• [What you have to do] Narrow the data below down to the lines containing "bends".
— Start of Listed records —
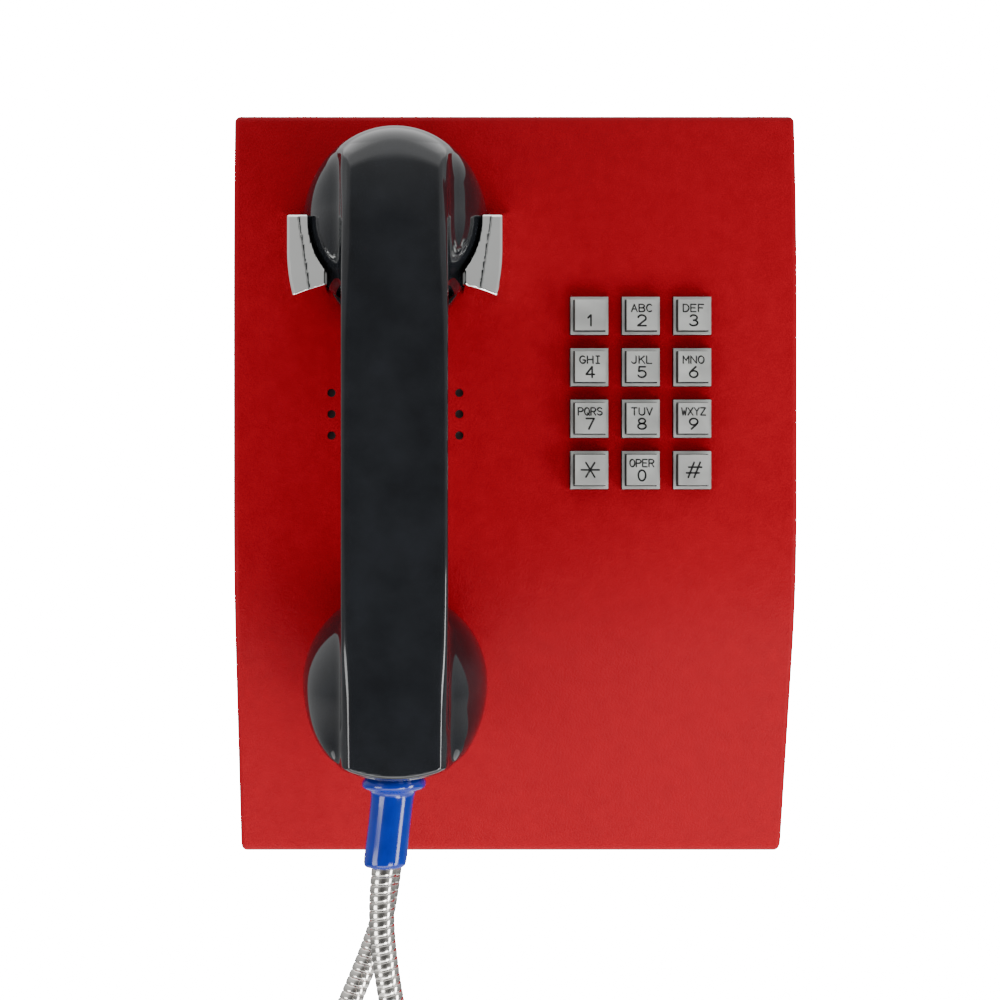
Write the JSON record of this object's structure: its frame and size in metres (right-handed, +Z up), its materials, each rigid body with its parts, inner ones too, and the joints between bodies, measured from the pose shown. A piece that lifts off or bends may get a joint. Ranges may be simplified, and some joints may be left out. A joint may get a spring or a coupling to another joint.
{
  "type": "payphone",
  "caption": "Coinless wall payphone: curved steel housing, handset held in a chromed cradle, metal push keys and an armoured cord.",
  "frame": {"origin": "centre of the four wall holes, on the wall plane at the back of the housing", "axes": "+X to the right as the user faces it, +Y into the wall, +Z up"},
  "size_m": [0.2063, 0.1345, 0.5175],
  "materials": {
    "red_coat": "fine textured powder coat, satin",
    "plated_steel": "bright zinc plate",
    "seal_rubber": "matt black rubber",
    "chrome": "polished chrome plate",
    "black_plastic": "glossy black plastic",
    "key_metal": "satin chromed zinc",
    "circuit_board": "green solder mask",
    "inner_plastic": "moulded component plastic",
    "speaker_wire": "fine woven steel mesh",
    "brass": "plain brass",
    "wiring": "soft insulation",
    "handset_plastic": "high gloss black with a faint blue cast",
    "capsule_metal": "pressed aluminium",
    "blue_boot": "glossy blue moulded plastic",
    "hose_steel": "interlocked stainless strip"
  },
  "bodies": {
    "housing": {"front_shell": "red_coat", "back_plate": "plated_steel", "cover_tabs": "plated_steel", "rear_seal": "seal_rubber", "cover_screws": "plated_steel", "cable_grommet": "seal_rubber", "panel_studs": "plated_steel", "stud_nuts": "plated_steel", "cradle_body": "chrome", "cradle_screws": "plated_steel", "hook_bracket": "plated_steel", "hook_pivot_pin": "plated_steel", "hook_spring": "plated_steel", "hook_switch": "inner_plastic", "keypad_frame": "key_metal", "keypad_gasket": "seal_rubber", "keypad_mat": "seal_rubber", "keypad_board": "circuit_board", "keypad_ribbon": "wiring", "ringer_speaker": "inner_plastic", "speaker_mesh": "speaker_wire", "main_board": "circuit_board", "board_standoffs": "brass", "board_screws": "plated_steel", "terminal_block": "inner_plastic", "board_components": "inner_plastic", "line_harness": "wiring", "cord_gland": "plated_steel", "gland_nut": "plated_steel", "cord_anchor": "plated_steel", "armoured_cord": "hose_steel"},
    "handset": {"handset_body": "handset_plastic", "ear_cap": "handset_plastic", "mouth_cap": "handset_plastic", "receiver_capsule": "capsule_metal", "microphone_capsule": "capsule_metal", "capsule_seals": "seal_rubber", "handset_wiring": "wiring", "cord_boot": "blue_boot"},
    "hook_lever": {"hook_lever": "black_plastic"},
    "key_1": {"key_1": "key_metal"},
    "key_2": {"key_2": "key_metal"},
    "key_3": {"key_3": "key_metal"},
    "key_4": {"key_4": "key_metal"},
    "key_5": {"key_5": "key_metal"},
    "key_6": {"key_6": "key_metal"},
    "key_7": {"key_7": "key_metal"},
    "key_8": {"key_8": "key_metal"},
    "key_9": {"key_9": "key_metal"},
    "key_star": {"key_star": "key_metal"},
    "key_0": {"key_0": "key_metal"},
    "key_hash": {"key_hash": "key_metal"}
  },
  "joints": [
    {"name": "handset_lift", "type": "slide", "parent": "housing", "child": "handset", "axis": [0, 0, 1], "range_m": [0, 0.06]},
    {"name": "hook_pivot", "type": "hinge", "parent": "housing", "child": "hook_lever", "pos_m": [-0.04, -0.058, 0.066], "axis": [-1, 0, 0], "range_deg": [0, 12.5], "stiffness_Nm_per_rad": 0.05, "springref_deg": 14.9, "deforming": ["hook_spring"]},
    {"name": "key_1_press", "type": "slide", "parent": "housing", "child": "key_1", "axis": [0, 1, 0], "range_m": [0, 0.0012], "stiffness_N_per_m": 1500},
    {"name": "key_2_press", "type": "slide", "parent": "housing", "child": "key_2", "axis": [0, 1, 0], "range_m": [0, 0.0012], "stiffness_N_per_m": 1500},
    {"name": "key_3_press", "type": "slide", "parent": "housing", "child": "key_3", "axis": [0, 1, 0], "range_m": [0, 0.0012], "stiffness_N_per_m": 1500},
    {"name": "key_4_press", "type": "slide", "parent": "housing", "child": "key_4", "axis": [0, 1, 0], "range_m": [0, 0.0012], "stiffness_N_per_m": 1500},
    {"name": "key_5_press", "type": "slide", "parent": "housing", "child": "key_5", "axis": [0, 1, 0], "range_m": [0, 0.0012], "stiffness_N_per_m": 1500},
    {"name": "key_6_press", "type": "slide", "parent": "housing", "child": "key_6", "axis": [0, 1, 0], "range_m": [0, 0.0012], "stiffness_N_per_m": 1500},
    {"name": "key_7_press", "type": "slide", "parent": "housing", "child": "key_7", "axis": [0, 1, 0], "range_m": [0, 0.0012], "stiffness_N_per_m": 1500},
    {"name": "key_8_press", "type": "slide", "parent": "housing", "child": "key_8", "axis": [0, 1, 0], "range_m": [0, 0.0012], "stiffness_N_per_m": 1500},
    {"name": "key_9_press", "type": "slide", "parent": "housing", "child": "key_9", "axis": [0, 1, 0], "range_m": [0, 0.0012], "stiffness_N_per_m": 1500},
    {"name": "key_star_press", "type": "slide", "parent": "housing", "child": "key_star", "axis": [0, 1, 0], "range_m": [0, 0.0012], "stiffness_N_per_m": 1500},
    {"name": "key_0_press", "type": "slide", "parent": "housing", "child": "key_0", "axis": [0, 1, 0], "range_m": [0, 0.0012], "stiffness_N_per_m": 1500},
    {"name": "key_hash_press", "type": "slide", "parent": "housing", "child": "key_hash", "axis": [0, 1, 0], "range_m": [0, 0.0012], "stiffness_N_per_m": 1500}
  ],
  "couplings": [
    {"joint": "hook_pivot", "follows": "handset_lift", "rad_per_m": 3.4907}
  ]
}
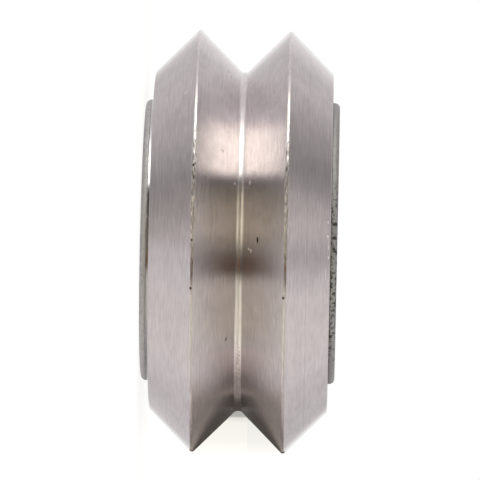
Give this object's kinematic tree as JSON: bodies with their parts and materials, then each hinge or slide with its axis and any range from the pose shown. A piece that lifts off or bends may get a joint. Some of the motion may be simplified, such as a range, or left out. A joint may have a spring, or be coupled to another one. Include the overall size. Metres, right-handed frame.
{
  "type": "v groove wheel",
  "caption": "Turned stainless steel guide wheel with a V groove between its crests, which rolls on shielded ball bearings along a V-edged rail.",
  "frame": {"origin": "centre of the lower end face, on the wheel's axis, where the wheel stands", "axes": "+Z along the bore, from the end that the wheel stands on to the other end; the wheel spins about Z"},
  "size_m": [0.024, 0.024, 0.011],
  "materials": {
    "rim_stainless": "turned stainless steel with fine circular tool lines and small nicks on the crests",
    "ring_steel": "hardened steel, ground and tumbled, a little darker than the rim",
    "shield_steel": "pressed steel sheet, smooth",
    "cage_steel": "pressed steel ribbon",
    "ball_steel": "polished steel",
    "shim_steel": "ground steel shim"
  },
  "bodies": {
    "hub": {"spacer_shim": "shim_steel", "lower_inner_ring": "ring_steel", "upper_inner_ring": "ring_steel"},
    "wheel": {"wheel_rim": "rim_stainless", "lower_outer_ring": "ring_steel", "lower_shield_bottom": "shield_steel", "lower_shield_top": "shield_steel", "upper_outer_ring": "ring_steel", "upper_shield_bottom": "shield_steel", "upper_shield_top": "shield_steel"},
    "lower_cage": {"lower_cage_bottom": "cage_steel", "lower_cage_top": "cage_steel", "lower_cage_rivets": "cage_steel"},
    "lower_ball_1": {"lower_ball_1": "ball_steel"},
    "lower_ball_2": {"lower_ball_2": "ball_steel"},
    "lower_ball_3": {"lower_ball_3": "ball_steel"},
    "lower_ball_4": {"lower_ball_4": "ball_steel"},
    "lower_ball_5": {"lower_ball_5": "ball_steel"},
    "lower_ball_6": {"lower_ball_6": "ball_steel"},
    "lower_ball_7": {"lower_ball_7": "ball_steel"},
    "upper_cage": {"upper_cage_bottom": "cage_steel", "upper_cage_top": "cage_steel", "upper_cage_rivets": "cage_steel"},
    "upper_ball_1": {"upper_ball_1": "ball_steel"},
    "upper_ball_2": {"upper_ball_2": "ball_steel"},
    "upper_ball_3": {"upper_ball_3": "ball_steel"},
    "upper_ball_4": {"upper_ball_4": "ball_steel"},
    "upper_ball_5": {"upper_ball_5": "ball_steel"},
    "upper_ball_6": {"upper_ball_6": "ball_steel"},
    "upper_ball_7": {"upper_ball_7": "ball_steel"}
  },
  "joints": [
    {"name": "wheel_spin", "type": "hinge", "parent": "hub", "child": "wheel", "pos_m": [0, 0, 0.0055], "axis": [0, 0, 1], "continuous": true},
    {"name": "lower_cage_orbit", "type": "hinge", "parent": "hub", "child": "lower_cage", "pos_m": [0, 0, 0.0025], "axis": [0, 0, 1], "continuous": true},
    {"name": "lower_ball_1_roll", "type": "hinge", "parent": "lower_cage", "child": "lower_ball_1", "pos_m": [0.00327, 0.0041, 0.0025], "axis": [0, 0, 1], "continuous": true},
    {"name": "lower_ball_2_roll", "type": "hinge", "parent": "lower_cage", "child": "lower_ball_2", "pos_m": [-0.00117, 0.00512, 0.0025], "axis": [0, 0, 1], "continuous": true},
    {"name": "lower_ball_3_roll", "type": "hinge", "parent": "lower_cage", "child": "lower_ball_3", "pos_m": [-0.00473, 0.00228, 0.0025], "axis": [0, 0, 1], "continuous": true},
    {"name": "lower_ball_4_roll", "type": "hinge", "parent": "lower_cage", "child": "lower_ball_4", "pos_m": [-0.00473, -0.00228, 0.0025], "axis": [0, 0, 1], "continuous": true},
    {"name": "lower_ball_5_roll", "type": "hinge", "parent": "lower_cage", "child": "lower_ball_5", "pos_m": [-0.00117, -0.00512, 0.0025], "axis": [0, 0, 1], "continuous": true},
    {"name": "lower_ball_6_roll", "type": "hinge", "parent": "lower_cage", "child": "lower_ball_6", "pos_m": [0.00327, -0.0041, 0.0025], "axis": [0, 0, 1], "continuous": true},
    {"name": "lower_ball_7_roll", "type": "hinge", "parent": "lower_cage", "child": "lower_ball_7", "pos_m": [0.00525, 0, 0.0025], "axis": [0, 0, 1], "continuous": true},
    {"name": "upper_cage_orbit", "type": "hinge", "parent": "hub", "child": "upper_cage", "pos_m": [0, 0, 0.0085], "axis": [0, 0, 1], "continuous": true},
    {"name": "upper_ball_1_roll", "type": "hinge", "parent": "upper_cage", "child": "upper_ball_1", "pos_m": [0.00327, 0.0041, 0.0085], "axis": [0, 0, 1], "continuous": true},
    {"name": "upper_ball_2_roll", "type": "hinge", "parent": "upper_cage", "child": "upper_ball_2", "pos_m": [-0.00117, 0.00512, 0.0085], "axis": [0, 0, 1], "continuous": true},
    {"name": "upper_ball_3_roll", "type": "hinge", "parent": "upper_cage", "child": "upper_ball_3", "pos_m": [-0.00473, 0.00228, 0.0085], "axis": [0, 0, 1], "continuous": true},
    {"name": "upper_ball_4_roll", "type": "hinge", "parent": "upper_cage", "child": "upper_ball_4", "pos_m": [-0.00473, -0.00228, 0.0085], "axis": [0, 0, 1], "continuous": true},
    {"name": "upper_ball_5_roll", "type": "hinge", "parent": "upper_cage", "child": "upper_ball_5", "pos_m": [-0.00117, -0.00512, 0.0085], "axis": [0, 0, 1], "continuous": true},
    {"name": "upper_ball_6_roll", "type": "hinge", "parent": "upper_cage", "child": "upper_ball_6", "pos_m": [0.00327, -0.0041, 0.0085], "axis": [0, 0, 1], "continuous": true},
    {"name": "upper_ball_7_roll", "type": "hinge", "parent": "upper_cage", "child": "upper_ball_7", "pos_m": [0.00525, 0, 0.0085], "axis": [0, 0, 1], "continuous": true}
  ],
  "couplings": [
    {"joint": "lower_cage_orbit", "follows": "wheel_spin", "ratio": 0.63229},
    {"joint": "lower_ball_1_roll", "follows": "wheel_spin", "ratio": 1.7576},
    {"joint": "lower_ball_2_roll", "follows": "wheel_spin", "ratio": 1.7576},
    {"joint": "lower_ball_3_roll", "follows": "wheel_spin", "ratio": 1.7576},
    {"joint": "lower_ball_4_roll", "follows": "wheel_spin", "ratio": 1.7576},
    {"joint": "lower_ball_5_roll", "follows": "wheel_spin", "ratio": 1.7576},
    {"joint": "lower_ball_6_roll", "follows": "wheel_spin", "ratio": 1.7576},
    {"joint": "lower_ball_7_roll", "follows": "wheel_spin", "ratio": 1.7576},
    {"joint": "upper_cage_orbit", "follows": "wheel_spin", "ratio": 0.63229},
    {"joint": "upper_ball_1_roll", "follows": "wheel_spin", "ratio": 1.7576},
    {"joint": "upper_ball_2_roll", "follows": "wheel_spin", "ratio": 1.7576},
    {"joint": "upper_ball_3_roll", "follows": "wheel_spin", "ratio": 1.7576},
    {"joint": "upper_ball_4_roll", "follows": "wheel_spin", "ratio": 1.7576},
    {"joint": "upper_ball_5_roll", "follows": "wheel_spin", "ratio": 1.7576},
    {"joint": "upper_ball_6_roll", "follows": "wheel_spin", "ratio": 1.7576},
    {"joint": "upper_ball_7_roll", "follows": "wheel_spin", "ratio": 1.7576}
  ]
}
— End of Listed records —
• [The solution]
Write the JSON record of this object's structure: its frame and size in metres (right-handed, +Z up), its materials, each rigid body with its parts, inner ones too, and the joints between bodies, measured from the pose shown. A piece that lifts off or bends may get a joint. Ranges may be simplified, and some joints may be left out. A joint may get a spring or a coupling to another joint.
Give this object's kinematic tree as JSON: bodies with their parts and materials, then each hinge or slide with its axis and any range from the pose shown. A piece that lifts off or bends may get a joint. Some of the motion may be simplified, such as a range, or left out. A joint may have a spring, or be coupled to another one. Include the overall size. Metres, right-handed frame.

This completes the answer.